● **What to produce**
Output every line below without omitting or altering anything.

● **Information shown**
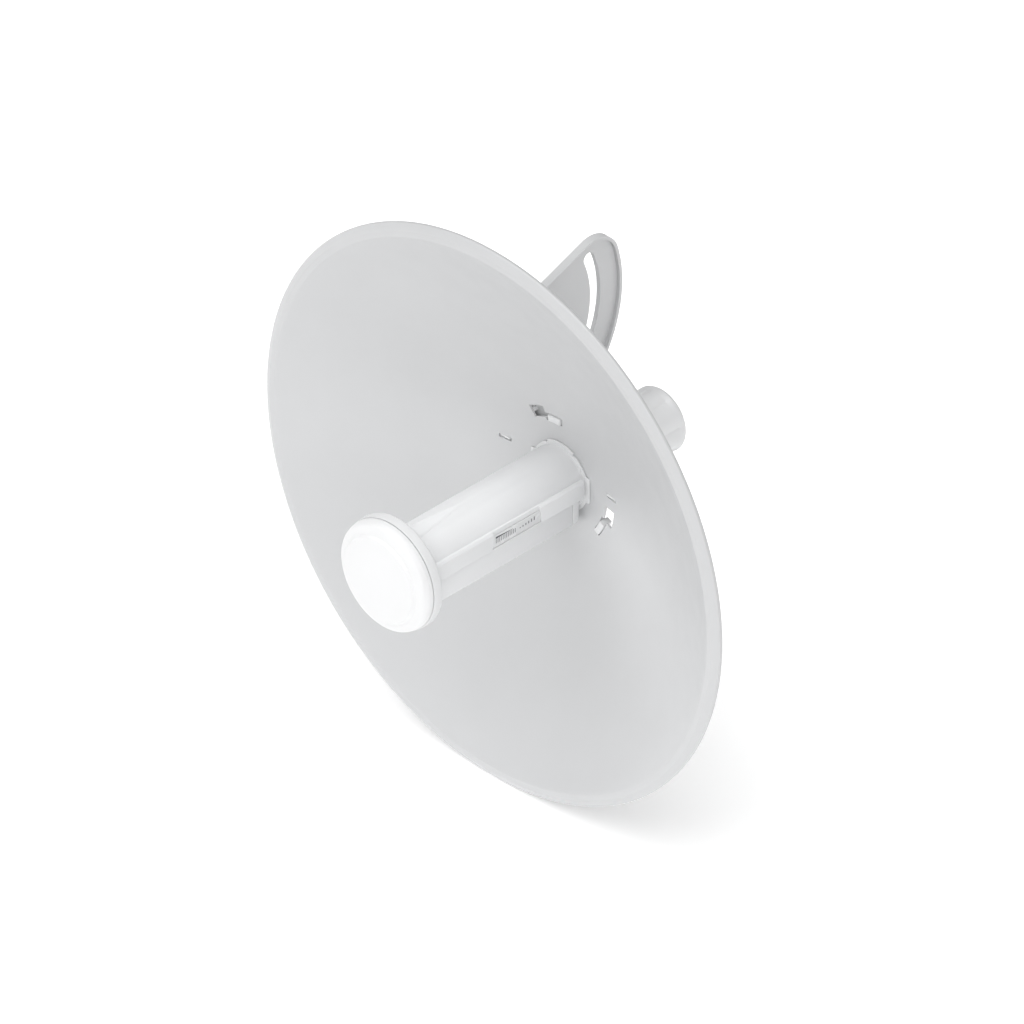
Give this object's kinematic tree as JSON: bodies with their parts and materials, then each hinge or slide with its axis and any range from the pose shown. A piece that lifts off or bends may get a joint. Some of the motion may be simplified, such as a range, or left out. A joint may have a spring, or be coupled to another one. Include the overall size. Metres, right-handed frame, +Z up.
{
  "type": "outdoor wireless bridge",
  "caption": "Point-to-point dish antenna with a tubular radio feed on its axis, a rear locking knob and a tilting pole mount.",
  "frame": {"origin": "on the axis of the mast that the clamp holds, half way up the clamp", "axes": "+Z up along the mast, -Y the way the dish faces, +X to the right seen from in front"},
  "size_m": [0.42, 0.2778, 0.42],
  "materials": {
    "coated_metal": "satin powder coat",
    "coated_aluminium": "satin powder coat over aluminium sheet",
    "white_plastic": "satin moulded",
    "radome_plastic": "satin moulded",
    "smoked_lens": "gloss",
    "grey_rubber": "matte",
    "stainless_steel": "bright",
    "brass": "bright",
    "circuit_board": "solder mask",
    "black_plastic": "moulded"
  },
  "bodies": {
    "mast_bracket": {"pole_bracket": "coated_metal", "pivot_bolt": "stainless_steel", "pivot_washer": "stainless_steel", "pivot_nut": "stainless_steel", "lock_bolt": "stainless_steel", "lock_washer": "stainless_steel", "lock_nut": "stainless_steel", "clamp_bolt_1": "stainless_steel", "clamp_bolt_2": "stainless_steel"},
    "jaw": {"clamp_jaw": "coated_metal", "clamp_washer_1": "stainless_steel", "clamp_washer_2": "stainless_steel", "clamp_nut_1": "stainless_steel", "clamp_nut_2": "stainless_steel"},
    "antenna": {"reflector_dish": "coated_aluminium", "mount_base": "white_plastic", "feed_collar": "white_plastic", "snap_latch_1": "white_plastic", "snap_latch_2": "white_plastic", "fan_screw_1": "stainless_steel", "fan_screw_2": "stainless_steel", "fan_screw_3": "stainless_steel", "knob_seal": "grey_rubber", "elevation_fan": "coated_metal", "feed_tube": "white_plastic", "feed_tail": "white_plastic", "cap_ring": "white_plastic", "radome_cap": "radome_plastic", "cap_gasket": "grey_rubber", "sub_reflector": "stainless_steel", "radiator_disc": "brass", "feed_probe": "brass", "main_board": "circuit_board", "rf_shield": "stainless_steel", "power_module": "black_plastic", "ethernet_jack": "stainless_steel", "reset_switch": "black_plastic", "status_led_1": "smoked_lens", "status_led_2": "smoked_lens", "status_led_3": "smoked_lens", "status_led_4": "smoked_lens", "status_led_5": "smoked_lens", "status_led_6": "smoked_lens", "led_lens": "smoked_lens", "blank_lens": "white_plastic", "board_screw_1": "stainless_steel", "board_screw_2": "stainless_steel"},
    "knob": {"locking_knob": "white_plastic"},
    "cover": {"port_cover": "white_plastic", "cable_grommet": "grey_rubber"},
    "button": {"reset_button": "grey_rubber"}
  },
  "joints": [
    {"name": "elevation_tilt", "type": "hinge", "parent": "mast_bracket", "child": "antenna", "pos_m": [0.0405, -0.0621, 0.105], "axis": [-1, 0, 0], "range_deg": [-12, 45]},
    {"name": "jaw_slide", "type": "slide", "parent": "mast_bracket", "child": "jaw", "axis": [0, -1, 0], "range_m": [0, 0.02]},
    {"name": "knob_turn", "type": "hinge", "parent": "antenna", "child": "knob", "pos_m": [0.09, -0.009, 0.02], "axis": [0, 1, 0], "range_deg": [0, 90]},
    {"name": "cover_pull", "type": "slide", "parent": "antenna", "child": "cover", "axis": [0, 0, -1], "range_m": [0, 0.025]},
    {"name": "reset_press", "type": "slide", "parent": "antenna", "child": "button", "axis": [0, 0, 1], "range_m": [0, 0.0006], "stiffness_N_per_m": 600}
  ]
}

● **Response to this exercise**
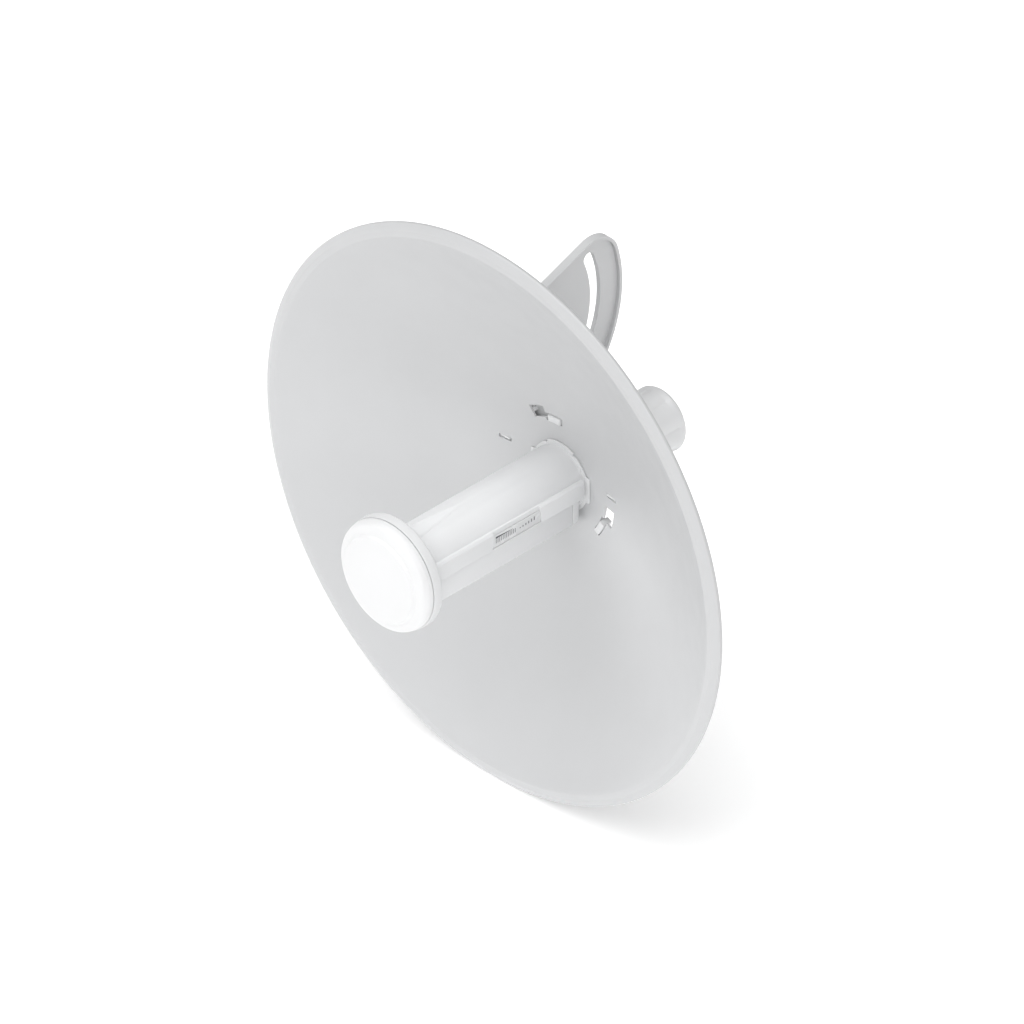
Give this object's kinematic tree as JSON: bodies with their parts and materials, then each hinge or slide with its axis and any range from the pose shown. A piece that lifts off or bends may get a joint. Some of the motion may be simplified, such as a range, or left out. A joint may have a spring, or be coupled to another one. Include the overall size. Metres, right-handed frame, +Z up.
{
  "type": "outdoor wireless bridge",
  "caption": "Point-to-point dish antenna with a tubular radio feed on its axis, a rear locking knob and a tilting pole mount.",
  "frame": {"origin": "on the axis of the mast that the clamp holds, half way up the clamp", "axes": "+Z up along the mast, -Y the way the dish faces, +X to the right seen from in front"},
  "size_m": [0.42, 0.2778, 0.42],
  "materials": {
    "coated_metal": "satin powder coat",
    "coated_aluminium": "satin powder coat over aluminium sheet",
    "white_plastic": "satin moulded",
    "radome_plastic": "satin moulded",
    "smoked_lens": "gloss",
    "grey_rubber": "matte",
    "stainless_steel": "bright",
    "brass": "bright",
    "circuit_board": "solder mask",
    "black_plastic": "moulded"
  },
  "bodies": {
    "mast_bracket": {"pole_bracket": "coated_metal", "pivot_bolt": "stainless_steel", "pivot_washer": "stainless_steel", "pivot_nut": "stainless_steel", "lock_bolt": "stainless_steel", "lock_washer": "stainless_steel", "lock_nut": "stainless_steel", "clamp_bolt_1": "stainless_steel", "clamp_bolt_2": "stainless_steel"},
    "jaw": {"clamp_jaw": "coated_metal", "clamp_washer_1": "stainless_steel", "clamp_washer_2": "stainless_steel", "clamp_nut_1": "stainless_steel", "clamp_nut_2": "stainless_steel"},
    "antenna": {"reflector_dish": "coated_aluminium", "mount_base": "white_plastic", "feed_collar": "white_plastic", "snap_latch_1": "white_plastic", "snap_latch_2": "white_plastic", "fan_screw_1": "stainless_steel", "fan_screw_2": "stainless_steel", "fan_screw_3": "stainless_steel", "knob_seal": "grey_rubber", "elevation_fan": "coated_metal", "feed_tube": "white_plastic", "feed_tail": "white_plastic", "cap_ring": "white_plastic", "radome_cap": "radome_plastic", "cap_gasket": "grey_rubber", "sub_reflector": "stainless_steel", "radiator_disc": "brass", "feed_probe": "brass", "main_board": "circuit_board", "rf_shield": "stainless_steel", "power_module": "black_plastic", "ethernet_jack": "stainless_steel", "reset_switch": "black_plastic", "status_led_1": "smoked_lens", "status_led_2": "smoked_lens", "status_led_3": "smoked_lens", "status_led_4": "smoked_lens", "status_led_5": "smoked_lens", "status_led_6": "smoked_lens", "led_lens": "smoked_lens", "blank_lens": "white_plastic", "board_screw_1": "stainless_steel", "board_screw_2": "stainless_steel"},
    "knob": {"locking_knob": "white_plastic"},
    "cover": {"port_cover": "white_plastic", "cable_grommet": "grey_rubber"},
    "button": {"reset_button": "grey_rubber"}
  },
  "joints": [
    {"name": "elevation_tilt", "type": "hinge", "parent": "mast_bracket", "child": "antenna", "pos_m": [0.0405, -0.0621, 0.105], "axis": [-1, 0, 0], "range_deg": [-12, 45]},
    {"name": "jaw_slide", "type": "slide", "parent": "mast_bracket", "child": "jaw", "axis": [0, -1, 0], "range_m": [0, 0.02]},
    {"name": "knob_turn", "type": "hinge", "parent": "antenna", "child": "knob", "pos_m": [0.09, -0.009, 0.02], "axis": [0, 1, 0], "range_deg": [0, 90]},
    {"name": "cover_pull", "type": "slide", "parent": "antenna", "child": "cover", "axis": [0, 0, -1], "range_m": [0, 0.025]},
    {"name": "reset_press", "type": "slide", "parent": "antenna", "child": "button", "axis": [0, 0, 1], "range_m": [0, 0.0006], "stiffness_N_per_m": 600}
  ]
}